*Prompt*.
Review the listing and copy each line that holds the word "degrees".

*Extracted material*.

#####

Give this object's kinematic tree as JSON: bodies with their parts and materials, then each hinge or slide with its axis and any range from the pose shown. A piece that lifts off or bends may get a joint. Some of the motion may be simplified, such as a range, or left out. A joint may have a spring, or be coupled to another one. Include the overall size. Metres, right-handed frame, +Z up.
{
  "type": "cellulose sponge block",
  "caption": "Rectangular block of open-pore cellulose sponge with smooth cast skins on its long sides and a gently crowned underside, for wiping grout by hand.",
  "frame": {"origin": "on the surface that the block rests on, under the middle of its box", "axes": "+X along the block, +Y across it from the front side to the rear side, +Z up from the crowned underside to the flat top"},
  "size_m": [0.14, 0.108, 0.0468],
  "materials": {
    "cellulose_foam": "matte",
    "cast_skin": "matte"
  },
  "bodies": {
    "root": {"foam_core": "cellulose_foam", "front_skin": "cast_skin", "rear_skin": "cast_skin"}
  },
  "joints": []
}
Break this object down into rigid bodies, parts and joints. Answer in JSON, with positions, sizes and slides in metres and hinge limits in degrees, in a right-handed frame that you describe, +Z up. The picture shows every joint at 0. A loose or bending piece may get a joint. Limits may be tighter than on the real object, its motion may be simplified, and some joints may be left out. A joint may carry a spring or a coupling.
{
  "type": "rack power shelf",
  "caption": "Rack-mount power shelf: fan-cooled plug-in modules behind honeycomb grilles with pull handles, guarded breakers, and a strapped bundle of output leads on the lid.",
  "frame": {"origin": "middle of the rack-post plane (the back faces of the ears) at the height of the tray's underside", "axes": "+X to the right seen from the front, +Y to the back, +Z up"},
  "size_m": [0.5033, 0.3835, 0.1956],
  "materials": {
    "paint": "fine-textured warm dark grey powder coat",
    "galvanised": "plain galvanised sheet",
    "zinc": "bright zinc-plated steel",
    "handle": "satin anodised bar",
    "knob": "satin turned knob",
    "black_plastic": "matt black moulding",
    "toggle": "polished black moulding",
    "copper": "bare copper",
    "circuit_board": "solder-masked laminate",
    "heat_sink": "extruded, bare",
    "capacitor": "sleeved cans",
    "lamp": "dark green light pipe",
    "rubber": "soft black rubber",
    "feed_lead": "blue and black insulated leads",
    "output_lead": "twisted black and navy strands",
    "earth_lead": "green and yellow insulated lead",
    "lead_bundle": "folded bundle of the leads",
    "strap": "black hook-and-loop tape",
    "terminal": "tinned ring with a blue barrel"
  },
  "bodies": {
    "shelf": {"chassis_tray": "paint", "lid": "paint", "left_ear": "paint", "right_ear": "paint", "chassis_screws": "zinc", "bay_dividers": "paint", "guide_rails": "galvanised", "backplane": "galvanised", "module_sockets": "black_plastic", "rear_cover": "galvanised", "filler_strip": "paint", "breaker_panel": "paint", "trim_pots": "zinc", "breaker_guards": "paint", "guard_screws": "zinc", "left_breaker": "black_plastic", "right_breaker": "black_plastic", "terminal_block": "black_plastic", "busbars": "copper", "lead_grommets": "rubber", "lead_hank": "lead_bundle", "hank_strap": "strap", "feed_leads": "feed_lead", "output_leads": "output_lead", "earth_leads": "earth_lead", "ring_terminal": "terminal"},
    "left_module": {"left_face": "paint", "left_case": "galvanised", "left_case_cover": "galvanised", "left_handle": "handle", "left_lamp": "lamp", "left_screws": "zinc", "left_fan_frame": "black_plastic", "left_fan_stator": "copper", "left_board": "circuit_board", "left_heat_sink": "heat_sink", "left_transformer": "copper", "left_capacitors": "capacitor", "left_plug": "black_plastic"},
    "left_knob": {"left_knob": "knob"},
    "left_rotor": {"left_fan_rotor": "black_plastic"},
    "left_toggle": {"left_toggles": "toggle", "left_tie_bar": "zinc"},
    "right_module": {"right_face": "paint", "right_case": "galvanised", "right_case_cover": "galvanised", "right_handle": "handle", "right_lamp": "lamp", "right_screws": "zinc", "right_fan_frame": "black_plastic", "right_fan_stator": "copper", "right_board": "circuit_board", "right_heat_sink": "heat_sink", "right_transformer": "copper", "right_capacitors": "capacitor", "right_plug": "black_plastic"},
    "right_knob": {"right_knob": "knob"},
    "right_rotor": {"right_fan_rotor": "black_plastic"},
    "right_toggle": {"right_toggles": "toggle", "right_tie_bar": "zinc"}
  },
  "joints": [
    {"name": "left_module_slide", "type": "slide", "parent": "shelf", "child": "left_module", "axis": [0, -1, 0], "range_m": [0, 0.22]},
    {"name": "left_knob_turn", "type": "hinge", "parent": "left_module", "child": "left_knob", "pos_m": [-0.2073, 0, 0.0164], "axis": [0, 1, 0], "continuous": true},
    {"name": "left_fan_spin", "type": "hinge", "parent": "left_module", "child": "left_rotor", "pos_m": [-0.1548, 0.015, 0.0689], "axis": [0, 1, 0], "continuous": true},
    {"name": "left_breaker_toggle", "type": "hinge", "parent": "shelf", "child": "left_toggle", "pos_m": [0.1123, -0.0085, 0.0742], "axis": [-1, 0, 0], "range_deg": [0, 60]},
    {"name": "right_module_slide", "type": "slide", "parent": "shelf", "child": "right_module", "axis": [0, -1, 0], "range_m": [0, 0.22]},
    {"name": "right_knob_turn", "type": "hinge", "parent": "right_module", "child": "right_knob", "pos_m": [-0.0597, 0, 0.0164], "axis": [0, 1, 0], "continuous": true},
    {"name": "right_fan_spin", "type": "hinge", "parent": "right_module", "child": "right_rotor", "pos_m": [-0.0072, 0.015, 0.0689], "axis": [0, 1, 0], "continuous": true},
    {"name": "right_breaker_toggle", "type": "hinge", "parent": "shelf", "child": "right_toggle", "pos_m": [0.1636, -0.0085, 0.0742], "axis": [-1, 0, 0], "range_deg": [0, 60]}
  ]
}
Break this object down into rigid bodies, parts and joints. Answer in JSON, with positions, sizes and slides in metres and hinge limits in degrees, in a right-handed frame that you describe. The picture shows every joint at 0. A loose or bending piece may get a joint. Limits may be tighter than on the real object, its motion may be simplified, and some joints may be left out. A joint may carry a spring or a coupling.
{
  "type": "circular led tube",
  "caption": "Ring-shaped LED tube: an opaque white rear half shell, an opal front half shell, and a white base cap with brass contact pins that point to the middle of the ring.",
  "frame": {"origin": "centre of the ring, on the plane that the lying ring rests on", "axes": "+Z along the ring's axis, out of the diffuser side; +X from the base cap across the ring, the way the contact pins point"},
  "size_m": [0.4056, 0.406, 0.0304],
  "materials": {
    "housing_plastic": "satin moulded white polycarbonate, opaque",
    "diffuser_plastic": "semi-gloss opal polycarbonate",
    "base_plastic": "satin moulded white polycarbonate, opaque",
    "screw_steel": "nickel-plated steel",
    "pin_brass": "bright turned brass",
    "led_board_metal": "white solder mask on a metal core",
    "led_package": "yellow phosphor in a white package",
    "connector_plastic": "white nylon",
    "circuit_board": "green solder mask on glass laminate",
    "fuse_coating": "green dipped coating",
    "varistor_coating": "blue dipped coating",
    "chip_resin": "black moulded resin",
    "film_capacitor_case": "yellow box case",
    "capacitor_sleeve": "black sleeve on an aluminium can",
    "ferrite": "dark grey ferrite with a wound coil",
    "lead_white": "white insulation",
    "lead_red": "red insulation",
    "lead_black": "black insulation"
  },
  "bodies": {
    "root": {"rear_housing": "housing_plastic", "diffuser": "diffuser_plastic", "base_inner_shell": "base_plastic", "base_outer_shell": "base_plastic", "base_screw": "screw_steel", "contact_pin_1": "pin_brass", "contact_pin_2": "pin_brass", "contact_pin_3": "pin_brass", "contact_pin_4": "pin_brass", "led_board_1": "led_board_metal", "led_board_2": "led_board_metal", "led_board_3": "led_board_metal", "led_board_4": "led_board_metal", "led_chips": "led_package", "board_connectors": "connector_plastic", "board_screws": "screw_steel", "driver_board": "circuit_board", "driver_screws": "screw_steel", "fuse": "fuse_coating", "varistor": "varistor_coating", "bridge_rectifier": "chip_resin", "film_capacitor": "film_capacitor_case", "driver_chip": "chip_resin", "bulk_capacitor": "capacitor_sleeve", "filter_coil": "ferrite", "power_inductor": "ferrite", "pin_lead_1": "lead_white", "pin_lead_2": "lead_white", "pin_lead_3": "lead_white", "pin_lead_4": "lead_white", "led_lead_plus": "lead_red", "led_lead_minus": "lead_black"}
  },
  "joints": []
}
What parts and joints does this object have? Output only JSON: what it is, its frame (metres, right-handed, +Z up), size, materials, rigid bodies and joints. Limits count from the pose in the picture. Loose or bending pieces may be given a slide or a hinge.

#####

*The response*.
Break this object down into rigid bodies, parts and joints. Answer in JSON, with positions, sizes and slides in metres and hinge limits in degrees, in a right-handed frame that you describe, +Z up. The picture shows every joint at 0. A loose or bending piece may get a joint. Limits may be tighter than on the real object, its motion may be simplified, and some joints may be left out. A joint may carry a spring or a coupling.
Break this object down into rigid bodies, parts and joints. Answer in JSON, with positions, sizes and slides in metres and hinge limits in degrees, in a right-handed frame that you describe. The picture shows every joint at 0. A loose or bending piece may get a joint. Limits may be tighter than on the real object, its motion may be simplified, and some joints may be left out. A joint may carry a spring or a coupling.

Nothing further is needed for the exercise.